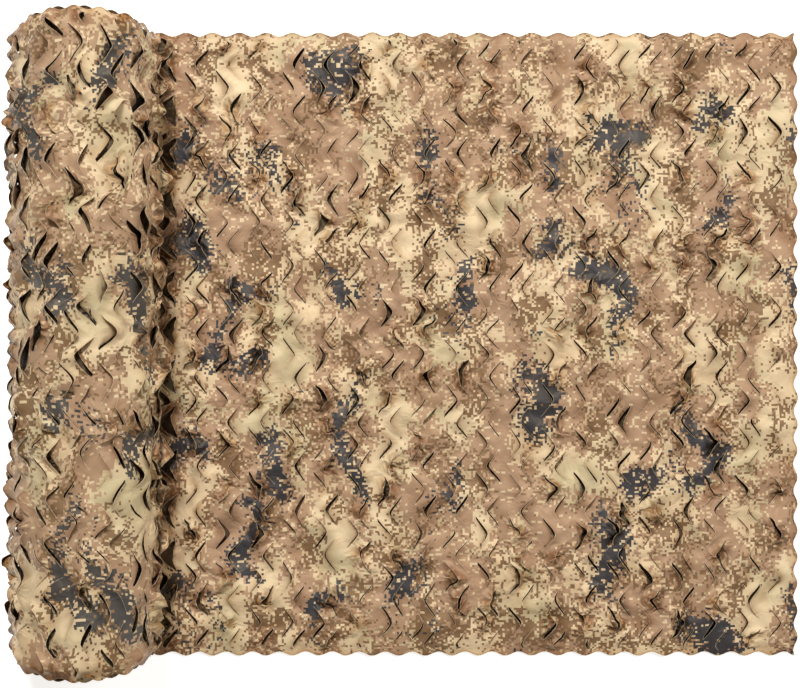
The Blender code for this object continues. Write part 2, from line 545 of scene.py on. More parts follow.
@dataclass
class WoundLay:
    """Winds cloth on the roll.

    Args:
        form: The wound form.
        draw_in: How far the ends are drawn in at the flanks.
        flare: How far they stand out at the top.
    """

    form: RollForm
    clearance: float = 0.0006
    draw_in: float = 0.026
    flare: float = 0.010
    draw_reach: float = 0.16
    flank_shape: float = 1.5
    rounded_turns: float = 1.5

    def place(self, along: np.ndarray, across: np.ndarray, height: np.ndarray) -> np.ndarray:
        """Turns cloth coordinates into points.

        Args:
            along: How far along the cloth each point lies.
            across: How far across it each lies.
            height: How high each stands out of its turn.

        Returns:
            The points, a row for each.
        """
        form = self.form
        turn = form.turn_at(along)
        angle = -math.pi / 2 + form.step_angle - 2 * np.pi * turn
        to_end = PATTERN.net_width / 2 - np.abs(across)
        shoulder = form.shoulder_drop * (1 - smooth_step(to_end / form.shoulder_reach))
        shoulder *= np.clip(self.rounded_turns - turn, 0, 1)
        radius = form.radius - form.turn_loft * turn - shoulder + height
        up = form.axis_z + radius * np.sin(angle)
        up = np.maximum(up, self.clearance)
        flank = 1 - np.abs(np.sin(angle)) ** self.flank_shape
        drawn = self.draw_in * flank * smooth_step(1 - to_end / self.draw_reach)
        drawn -= self.flare * (1 - flank) * smooth_step(1 - to_end / (self.draw_reach / 2))
        across = across - np.sign(across) * drawn
        return np.stack([form.axis_x + radius * np.cos(angle), across, up], axis=1)


@dataclass
class NetCloth:
    """A stretch of the netting, built flat with its slits and then laid in place.

    Args:
        name: The piece's name.
        first_line: The grid line that it starts at.
        last_line: The grid line that it ends at.
        lay: What turns its coordinates into points.
        pattern: The pattern that it is cut in.
        rows: Its first and last grid row, counted from the edge at -Y, or all of them.
        coarseness: How many grid steps one quad spans each way.
        tip: Where the cloth's trimmed end lies, if this stretch has it.
        inset: How much narrower it is trimmed at each side.
        wander: How far its rows and columns stray.
        dip_depth: How far below the mean a dip gets its full painted shade.
    """

    name: str
    first_line: int
    last_line: int
    lay: FloorLay | WoundLay
    pattern: CutPattern = PATTERN
    rows: tuple[int, int] | None = None
    coarseness: int = 1
    tip: float | None = None
    inset: float = 0.0
    wander: float = 0.0
    wander_along: tuple[Swells, ...] = (Swells(1.0, 0.13, 31.0), Swells(0.35, 0.05, 31.0))
    wander_across: tuple[Swells, ...] = (Swells(1.0, 0.13, 37.0), Swells(0.35, 0.05, 37.0))
    still_edge: float = 0.08
    trimmed_edge: float = 0.03
    tip_lines: int = 5
    thickness: float = 0.0007
    sharp_angle: float = math.radians(55)
    # Painted shade in the cloth's dips and along its trimmed edges.
    dip_depth: float = 0.010
    dip_start: float = 0.2
    dip_shade: float = 0.60
    edge_shade: float = 0.80
    edge_reach: float = 0.006
    slits: list[Slit] = field(default_factory=list)

    def flat_rows(self, row: np.ndarray) -> np.ndarray:
        """How far across the cloth each grid row lies."""
        return -self.pattern.net_width / 2 + row * self.pattern.row_step

    def flat_lines(self, line: np.ndarray, across: np.ndarray) -> np.ndarray:
        """Finds each point of the grid lines along the flat cloth.

        Args:
            line: Each point's grid line.
            across: How far across the cloth it lies.

        Returns:
            How far along the cloth it lies, with its line's swing.
        """
        places = {k: self.pattern.line_place(int(k)) for k in np.unique(line)}
        along = np.array([places[k] for k in line])
        swing = self.pattern.zigzag(across)
        if self.tip is not None:
            near_tip = smooth_step((line - (self.last_line - self.tip_lines)) / self.tip_lines)
            along += (self.tip - self.pattern.line_place(self.last_line)) * near_tip
            swing = swing * (1 - near_tip)
        return along + swing

    def build_grid(self) -> bmesh.types.BMesh:
        """Makes the uncut cloth on its grid.

        Returns:
            The cloth, with its places in whole grid steps.
        """
        low, high = self.rows or (0, self.pattern.top_row)
        wide = (self.last_line - self.first_line) // self.coarseness
        tall = (high - low) // self.coarseness
        cloth = bmesh.new()
        bmesh.ops.create_grid(cloth, x_segments=wide, y_segments=tall, size=0.5)
        for vert in cloth.verts:
            vert.co.x = self.first_line + round((vert.co.x + 0.5) * wide) * self.coarseness
            vert.co.y = low + round((vert.co.y + 0.5) * tall) * self.coarseness
        return cloth

    def cut(self, cloth: bmesh.types.BMesh) -> None:
        """Splits the cloth along each slit, and leaves the slits' tips joined.

        Args:
            cloth: The uncut cloth on its grid.
        """
        spans: dict[int, set[int]] = {}
        for slit in self.slits:
            spans.setdefault(slit.line, set()).update(range(slit.first, slit.last))
        cuts = []
        for edge in cloth.edges:
            one, other = (vert.co for vert in edge.verts)
            if one.x == other.x and int(one.x) in spans:
                if int(min(one.y, other.y)) in spans[int(one.x)]:
                    cuts.append(edge)
        bmesh.ops.split_edges(cloth, edges=cuts)

    def side_of(self, vert: bmesh.types.BMVert) -> int:
        """Finds which side of its grid line a point belongs to.

        Args:
            vert: The point, on the cut grid.

        Returns:
            The side that all its faces lie on, or 0 for both.
        """
        centres = [face.calc_center_median().x - vert.co.x for face in vert.link_faces]
        if all(centre < 0 for centre in centres):
            return -1
        return 1 if all(centre > 0 for centre in centres) else 0

    def build(self, relief: Field, shade_amount: Field | None = None) -> bpy.types.Object:
        """Cuts, opens, lays and thickens the cloth.

        Args:
            relief: The cloth's own height, by its place along and across.
            shade_amount: The painted shade away from its slits, if it has any.

        Returns:
            The finished piece.
        """
        cloth = self.build_grid()
        self.cut(cloth)
        cloth.verts.ensure_lookup_table()
        line = np.array([round(vert.co.x) for vert in cloth.verts])
        row = np.array([round(vert.co.y) for vert in cloth.verts])
        side = np.array([self.side_of(vert) for vert in cloth.verts])
        across = self.flat_rows(row)
        along = self.flat_lines(line, across)
        self.map_flat(cloth, along, across)
        moved = Opening(self.pattern, line, row, side, along, across)
        for slit in self.slits:
            moved.open_slit(slit)
        moved.crush()
        self.drift(moved)
        self.trim(moved)
        own_height = relief(along, across)
        self.shade_dips_and_edges(moved, own_height)
        if shade_amount:
            moved.painted_shade = np.maximum(moved.painted_shade, shade_amount(along, across))
        places = self.lay.place(moved.along, moved.across, moved.height + own_height)
        self.write_points(cloth, moved, places)
        return self.finish(cloth)

    def shade_dips_and_edges(self, moved: "Opening", own_height: np.ndarray) -> None:
        """Paints shade into the cloth's dips and along its trimmed edges.

        Args:
            moved: The cloth's points.
            own_height: Each point's height before its slits opened.
        """
        depth = (np.mean(own_height) - own_height) / self.dip_depth
        dips = self.dip_shade * smooth_step(depth - self.dip_start)
        to_edge = PATTERN.net_width / 2 - np.abs(moved.flat_across)
        if self.tip is not None:
            to_edge = np.minimum(to_edge, self.tip - moved.flat_along)
        edges = self.edge_shade * np.exp(-to_edge / self.edge_reach)
        moved.painted_shade = np.maximum(moved.painted_shade, np.maximum(dips, edges))

    def write_points(
        self, cloth: bmesh.types.BMesh, moved: "Opening", places: np.ndarray
    ) -> None:
        """Moves the cloth's points and keeps what the finish needs to know of each.

        Args:
            cloth: The cut cloth.
            moved: Its points' painted shade and crumples.
            places: Where each point goes.
        """
        edge_layer = cloth.verts.layers.float.new(CUT_EDGE_ATTRIBUTE)
        shade_layer = cloth.verts.layers.float.new(PAINTED_SHADE_ATTRIBUTE)
        crumple_layer = cloth.verts.layers.float.new(CRUMPLED_ATTRIBUTE)
        for vert, place in zip(cloth.verts, places):
            vert[edge_layer] = 1.0 if vert.is_boundary else 0.0
            vert[shade_layer] = float(moved.painted_shade[vert.index])
            vert[crumple_layer] = float(moved.crumpled[vert.index])
            vert.co = place

    def drift(self, moved: "Opening") -> None:
        """Lets the rows and columns stray a little, away from the cloth's edges.

        Args:
            moved: The cloth's points.
        """
        inside = PATTERN.net_width / 2 - np.abs(moved.flat_across)
        for end in (self.flat_end(self.first_line), self.flat_end(self.last_line)):
            inside = np.minimum(inside, np.abs(moved.flat_along - end))
        free = self.wander * smooth_step(inside / self.still_edge)
        flat = moved.flat_along, moved.flat_across
        moved.along += free * sum(swells.over(*flat) for swells in self.wander_along)
        moved.across += free * sum(swells.over(*flat) for swells in self.wander_across)

    def flat_end(self, line: int) -> float:
        """Finds one end of the flat cloth.

        Args:
            line: The grid line at that end.

        Returns:
            How far along the cloth the end lies.
        """
        if self.tip is not None and line == self.last_line:
            return self.tip
        return self.pattern.line_place(line)

    def trim(self, moved: "Opening") -> None:
        """Draws the edges in to their scallops.

        Args:
            moved: The cloth's points.
        """
        to_edge = PATTERN.net_width / 2 - np.abs(moved.flat_across)
        fade = smooth_step(1 - to_edge / self.trimmed_edge)
        dip = PATTERN.scallop((self.tip or 0.0) - moved.flat_along)
        moved.across -= np.sign(moved.flat_across) * (dip + self.inset) * fade
        if self.tip is not None:
            fade = smooth_step(1 - (self.tip - moved.flat_along) / self.trimmed_edge)
            moved.along -= PATTERN.scallop(moved.flat_across) * fade

    def map_flat(self, cloth: bmesh.types.BMesh, along: np.ndarray, across: np.ndarray) -> None:
        """Keeps each point's place on the flat cloth, in metres, as the piece's UV map.

        Args:
            cloth: The cut cloth.
            along: How far along the cloth each point lies.
            across: How far across it each lies.
        """
        layer = cloth.loops.layers.uv.new(FLAT_MAP)
        for face in cloth.faces:
            for loop in face.loops:
                index = loop.vert.index
                loop[layer].uv = (along[index], across[index])

    def finish(self, cloth: bmesh.types.BMesh) -> bpy.types.Object:
        """Gives the cloth its thickness and makes it an object.

        Args:
            cloth: The laid cloth.

        Returns:
            The finished piece, with empty slots for its face, its back and its cut edge.
        """
        mesh = bpy.data.meshes.new(self.name)
        cloth.to_mesh(mesh)
        cloth.free()
        piece = bpy.data.objects.new(self.name, mesh)
        bpy.context.scene.collection.objects.link(piece)
        solid = piece.modifiers.new("thickness", "SOLIDIFY")
        solid.thickness = self.thickness
        solid.offset = 1.0
        solid.material_offset = 1
        solid.material_offset_rim = 2
        for _ in ("face", "back", "cut edge"):
            mesh.materials.append(None)
        evaluated = piece.evaluated_get(bpy.context.evaluated_depsgraph_get())
        piece.data = bpy.data.meshes.new_from_object(evaluated)
        piece.modifiers.clear()
        bpy.data.meshes.remove(mesh)
        piece.data.name = self.name
        piece.data.shade_smooth()
        piece.data.set_sharp_from_angle(angle=self.sharp_angle)
        return piece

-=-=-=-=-

## What to produce
Restate word for word only the lines running from the beginning of the data to the line holding "cloth coordinates into points.", both included.

## Correct output
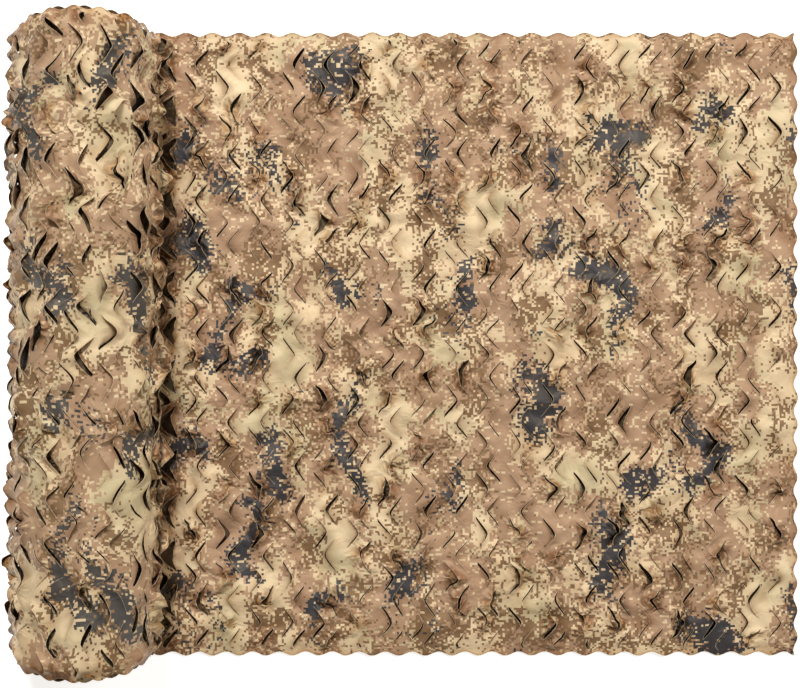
The Blender code for this object continues. Write part 2, from line 545 of scene.py on. More parts follow.
@dataclass
class WoundLay:
    """Winds cloth on the roll.

    Args:
        form: The wound form.
        draw_in: How far the ends are drawn in at the flanks.
        flare: How far they stand out at the top.
    """

    form: RollForm
    clearance: float = 0.0006
    draw_in: float = 0.026
    flare: float = 0.010
    draw_reach: float = 0.16
    flank_shape: float = 1.5
    rounded_turns: float = 1.5

    def place(self, along: np.ndarray, across: np.ndarray, height: np.ndarray) -> np.ndarray:
        """Turns cloth coordinates into points.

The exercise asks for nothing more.